Start of DATA PROVIDED
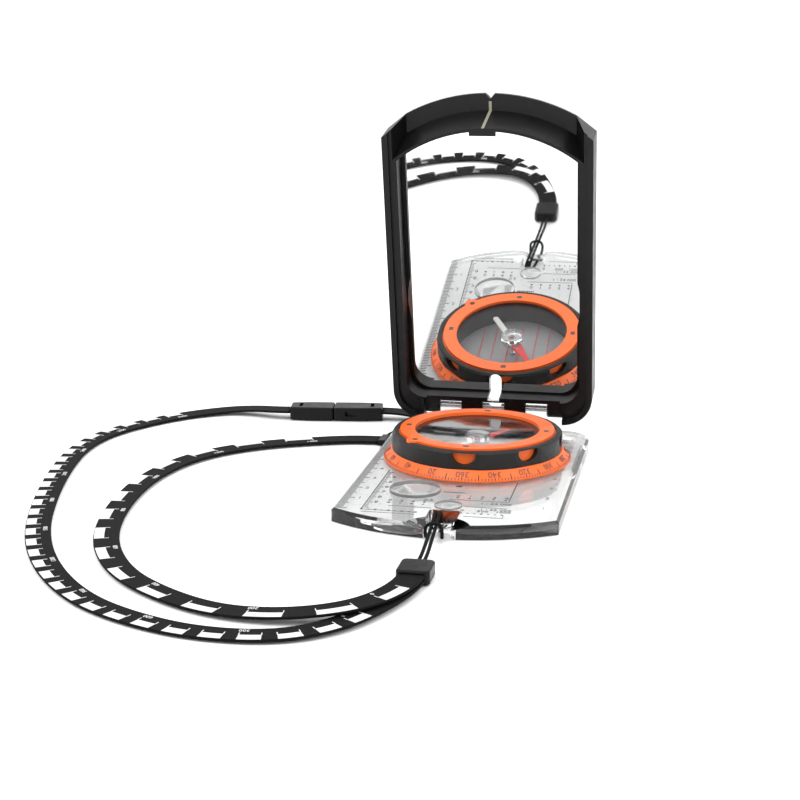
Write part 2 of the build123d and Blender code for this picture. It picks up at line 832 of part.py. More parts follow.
def flat_cord(name, points, width, thickness):
    """A flat cord that lies level along its route."""
    with BuildPart() as cord:
        with BuildLine() as route:
            FilletPolyline(*points, radius=corner_radii(points))
        start = Plane(origin=route.line @ 0, x_dir=(route.line % 0).cross(Vector(0, 0, 1)),
                      z_dir=route.line % 0)
        with BuildSketch(start):
            Rectangle(width, thickness)
        sweep(path=route.line)
    report_route(name, points, route.line, cord.part, width * thickness)
    finish(cord, name)


round_cord("loop_cord_left", loop_half(-0.35, -1.05, -2.6, -2.7), loop_diameter)
round_cord("loop_cord_right", loop_half(1.15, 0.1, -1.2, 2.0), loop_diameter)

with BuildPart() as junction_block:
    with Locations((block_x, (block_front_y + block_rear_y) / 2, 0)):
        Box(block_width, block_length, block_height, align=(Align.CENTER, Align.CENTER, Align.MIN))
    fillet(junction_block.edges().filter_by(Axis.Z), 1.6)
    fillet(junction_block.edges().group_by(Axis.Z)[-1], 0.7)
    fillet(junction_block.edges().group_by(Axis.Z)[0], 0.4)
finish(junction_block, "junction_block")

floor_z = ribbon_thickness / 2 + 0.1
inner_floor_z = floor_z + 0.2
clasp_left = Vector(-74.1, 50.3)
clasp_right = Vector(-42.2, 55.0)
clasp_along = clasp_right - clasp_left
clasp_length = clasp_along.length
clasp_cord_z = clasp_bottom_z + 0.55 * clasp_height
ferrule_front_x = -36.4
ferrule_front_y = 24.2
ferrule_rear_x = 4.0
ferrule_rear_y = 53.2
link_z = 0.75
lower_z = 1.2
upper_z = 2.5
outer_route = [
    (0.0, block_front_y, lower_z),
    (0.0, block_front_y - 5.5, lower_z),
    (-4.6, -126.5, lower_z),
    (-11.5, -139.5, lower_z - 0.1),
    (-24.0, -148.4, floor_z + 0.2),
    (-44.0, -149.2, floor_z),
    (-63.0, -142.8, floor_z),
    (-79.5, -132.5, floor_z),
    (-96.0, -113.5, floor_z),
    (-109.5, -89.0, floor_z),
    (-119.5, -60.0, floor_z),
    (-127.5, -29.0, floor_z),
    (-131.5, -4.0, floor_z),
    (-129.5, 15.0, floor_z),
    (-121.0, 31.5, floor_z),
    (-110.0, 44.8, floor_z),
    (-97.0, 52.6, floor_z + 0.5),
    (-87.0, 52.3, 1.9),
    clasp_left - clasp_along.normalized() * 5 + Vector(0, 0, clasp_cord_z),
    clasp_left + Vector(0, 0, clasp_cord_z),
]
inner_route = [
    (0.0, block_front_y, upper_z),
    (0.0, block_front_y - 5.5, upper_z),
    (-5.2, -125.0, upper_z),
    (-14.0, -133.6, upper_z),
    (-27.5, -136.7, upper_z - 0.9),
    (-43.0, -135.0, inner_floor_z + 0.1),
    (-59.0, -127.2, inner_floor_z),
    (-75.0, -114.2, inner_floor_z),
    (-87.5, -94.0, inner_floor_z),
    (-94.5, -71.0, inner_floor_z),
    (-97.8, -44.0, inner_floor_z),
    (-96.2, -21.5, inner_floor_z),
    (-89.0, -3.0, inner_floor_z),
    (-74.5, 11.2, inner_floor_z),
    (-56.0, 20.0, inner_floor_z),
    (-43.5, ferrule_front_y, inner_floor_z),
    (ferrule_front_x, ferrule_front_y, inner_floor_z),
]
flat_cord("ribbon_outer", outer_route, ribbon_width, ribbon_thickness)
flat_cord("ribbon_inner", inner_route, ribbon_width, ribbon_thickness)

# the breakaway clasp lies a little turned; its two halves meet on a rounded tongue
clasp_plane = Plane(
    origin=clasp_left + Vector(0, 0, clasp_bottom_z), x_dir=clasp_along, z_dir=(0, 0, 1)
)
split_at = clasp_length * clasp_split


def clasp_outline(plane, start, end, flare):
    """One half of the clasp in plan, narrower at the end that takes the ribbon."""
    narrow = clasp_end_width / 2
    wide = clasp_width / 2
    with BuildSketch(plane) as half:
        with BuildLine():
            Polyline(
                (start, -narrow), (start + flare, -wide), (end, -wide),
                (end, wide), (start + flare, wide), (start, narrow),
                close=True,
            )
        make_face()
    return half.sketch


with BuildPart() as clasp_socket:
    half = clasp_outline(clasp_plane, 0, split_at, clasp_length * 0.22)
    extrude(half, amount=clasp_height)
    fillet(clasp_socket.edges().filter_by(Axis.Z), 0.8)
    fillet(clasp_socket.edges().group_by(Axis.Z)[-1], 0.6)
    with BuildSketch(clasp_plane.offset(clasp_height / 2 - 0.8)):
        with Locations((split_at - tongue_length / 2, 0)):
            Rectangle(tongue_length, clasp_width * 0.55)
    extrude(amount=1.6, mode=Mode.SUBTRACT)
    with BuildSketch(clasp_plane.offset(clasp_height)):
        with Locations((clasp_groove_inset, 0)):
            Rectangle(clasp_groove_width, clasp_groove_length)
    extrude(amount=-0.7, mode=Mode.SUBTRACT)
finish(clasp_socket, "clasp_socket")

with BuildPart() as clasp_plug:
    mirrored = Plane(
        origin=clasp_right + Vector(0, 0, clasp_bottom_z), x_dir=-clasp_along, z_dir=(0, 0, 1)
    )
    half = clasp_outline(mirrored, 0, clasp_length - split_at - slide_gap, clasp_length * 0.22)
    extrude(half, amount=clasp_height)
    fillet(clasp_plug.edges().filter_by(Axis.Z), 0.8)
    fillet(clasp_plug.edges().group_by(Axis.Z)[-1], 0.6)
    with BuildSketch(clasp_plane.offset(clasp_height / 2 - 0.8 + slide_gap)):
        with Locations((split_at - tongue_length / 2 + slide_gap + 1, 0)):
            Rectangle(tongue_length - slide_gap + 2, clasp_width * 0.55 - 2 * slide_gap)
    extrude(amount=1.6 - 2 * slide_gap)
    with BuildSketch(clasp_plane.offset(clasp_height)):
        with Locations((clasp_length - clasp_groove_inset, 0)):
            Rectangle(clasp_groove_width, clasp_groove_length)
    extrude(amount=-0.7, mode=Mode.SUBTRACT)
    # the pointed slot in the front, where the catch shows
    with BuildSketch(clasp_plane.offset(clasp_height / 2 - clasp_slot_height / 2)):
        with BuildLine():
            Polyline(
                (clasp_length * 0.6, -clasp_width / 2 - 1),
                (clasp_length * 0.6, clasp_slot_depth - clasp_width / 2),
                (clasp_length * 0.6 + clasp_slot_length, -clasp_width / 2),
                (clasp_length * 0.6 + clasp_slot_length, -clasp_width / 2 - 1),
                close=True,
            )
        make_face()
    extrude(amount=clasp_slot_height, mode=Mode.SUBTRACT)
finish(clasp_plug, "clasp_plug")

rear_route = [
    clasp_right + Vector(0, 0, clasp_cord_z),
    clasp_right + clasp_along.normalized() * 5 + Vector(0, 0, clasp_cord_z),
    (-28.0, 55.4, floor_z + 0.9),
    (-15.0, 54.0, floor_z + 0.6),
    (-4.0, ferrule_rear_y, floor_z + 0.6),
    (ferrule_rear_x, ferrule_rear_y, floor_z + 0.6),
]
flat_cord("ribbon_rear", rear_route, ribbon_width, ribbon_thickness)

# behind the baseplate a thin cord joins the two ends of the ribbon through flat ferrules
link_start_x = ferrule_front_x + ferrule_length / 2
link_end_x = ferrule_rear_x + ferrule_length / 2
link_route = [
    (link_start_x, ferrule_front_y + ferrule_width / 2, link_z),
    (link_start_x, ferrule_front_y + ferrule_width / 2 + 4.0, link_z),
    (-32.0, 38.0, link_z),
    (-24.5, 41.6, link_z),
    (-14.0, 42.0, link_z),
    (-5.0, 41.2, link_z),
    (link_end_x - 2.6, 42.6, link_z),
    (link_end_x, 46.0, link_z),
    (link_end_x, ferrule_rear_y - ferrule_width / 2, link_z),
]
round_cord("link_cord", link_route, link_diameter)

for name, x, y, z in (
    ("ferrule_front", ferrule_front_x, ferrule_front_y, 0.0),
    ("ferrule_rear", ferrule_rear_x, ferrule_rear_y, 0.1),
):
    with BuildPart() as ferrule:
        with Locations((x + ferrule_length / 2, y, z)):
            Box(
                ferrule_length,
                ferrule_width,
                ferrule_height,
                align=(Align.CENTER, Align.CENTER, Align.MIN),
            )
        chamfer(ferrule.edges().group_by(Axis.Z)[-1], 0.2)
    finish(ferrule, name)
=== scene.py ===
import json
import math

import bmesh
import bpy
from bpy.props import FloatProperty, FloatVectorProperty, IntProperty, PointerProperty
from mathutils import Matrix, Vector


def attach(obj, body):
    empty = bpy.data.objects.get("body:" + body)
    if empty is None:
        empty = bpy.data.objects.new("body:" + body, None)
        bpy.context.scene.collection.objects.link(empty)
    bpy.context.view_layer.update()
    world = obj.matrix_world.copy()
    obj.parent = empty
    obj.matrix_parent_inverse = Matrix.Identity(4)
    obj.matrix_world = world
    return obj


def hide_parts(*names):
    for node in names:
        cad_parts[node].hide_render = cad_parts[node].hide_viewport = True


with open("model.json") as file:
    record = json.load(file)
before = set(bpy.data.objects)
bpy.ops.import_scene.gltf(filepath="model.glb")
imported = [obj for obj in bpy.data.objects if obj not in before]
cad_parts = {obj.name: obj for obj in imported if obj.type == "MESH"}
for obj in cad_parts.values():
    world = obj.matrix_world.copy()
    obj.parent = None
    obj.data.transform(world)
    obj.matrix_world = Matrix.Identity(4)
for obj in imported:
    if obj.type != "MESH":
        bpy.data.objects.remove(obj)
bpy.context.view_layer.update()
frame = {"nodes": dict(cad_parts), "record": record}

bl_info = {
    "name": "Sighting compass",
    "version": (1, 0, 0),
    "blender": (4, 5, 0),
    "location": "View3D > Sidebar > Compass",
    "description": "Builds a mirror sighting compass with its lanyard around a packed CAD frame",
    "category": "Object",
}

NODE_SLOTS = {row["node"]: row["material_slot"] for row in frame["record"]["subparts"]}
MM = 0.001
PLATE_TOP = 4.0
INK_HEIGHT = 0.06
DIGIT_SHARE = 0.72
FLOOR_LEVEL = -0.4
CAPSULE_PRINT_LEVEL = 3.4
RING_MARK_LEVEL = 13.15


# ---- meshes ----

def link_piece(name, mesh):
    """Puts a mesh into the scene as an object at the origin."""
    piece = bpy.data.objects.new(name, mesh)
    bpy.context.scene.collection.objects.link(piece)
    return piece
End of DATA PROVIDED
- [SHORT EXERCISE] With the first line being the one containing "for name, x, y, z" and the last line the one containing "record = json.load(file)", transcribe exactly the lines above that fall in that range.

- [SOLUTION FOR THIS EXERCISE]
for name, x, y, z in (
    ("ferrule_front", ferrule_front_x, ferrule_front_y, 0.0),
    ("ferrule_rear", ferrule_rear_x, ferrule_rear_y, 0.1),
):
    with BuildPart() as ferrule:
        with Locations((x + ferrule_length / 2, y, z)):
            Box(
                ferrule_length,
                ferrule_width,
                ferrule_height,
                align=(Align.CENTER, Align.CENTER, Align.MIN),
            )
        chamfer(ferrule.edges().group_by(Axis.Z)[-1], 0.2)
    finish(ferrule, name)
=== scene.py ===
import json
import math

import bmesh
import bpy
from bpy.props import FloatProperty, FloatVectorProperty, IntProperty, PointerProperty
from mathutils import Matrix, Vector


def attach(obj, body):
    empty = bpy.data.objects.get("body:" + body)
    if empty is None:
        empty = bpy.data.objects.new("body:" + body, None)
        bpy.context.scene.collection.objects.link(empty)
    bpy.context.view_layer.update()
    world = obj.matrix_world.copy()
    obj.parent = empty
    obj.matrix_parent_inverse = Matrix.Identity(4)
    obj.matrix_world = world
    return obj


def hide_parts(*names):
    for node in names:
        cad_parts[node].hide_render = cad_parts[node].hide_viewport = True


with open("model.json") as file:
    record = json.load(file)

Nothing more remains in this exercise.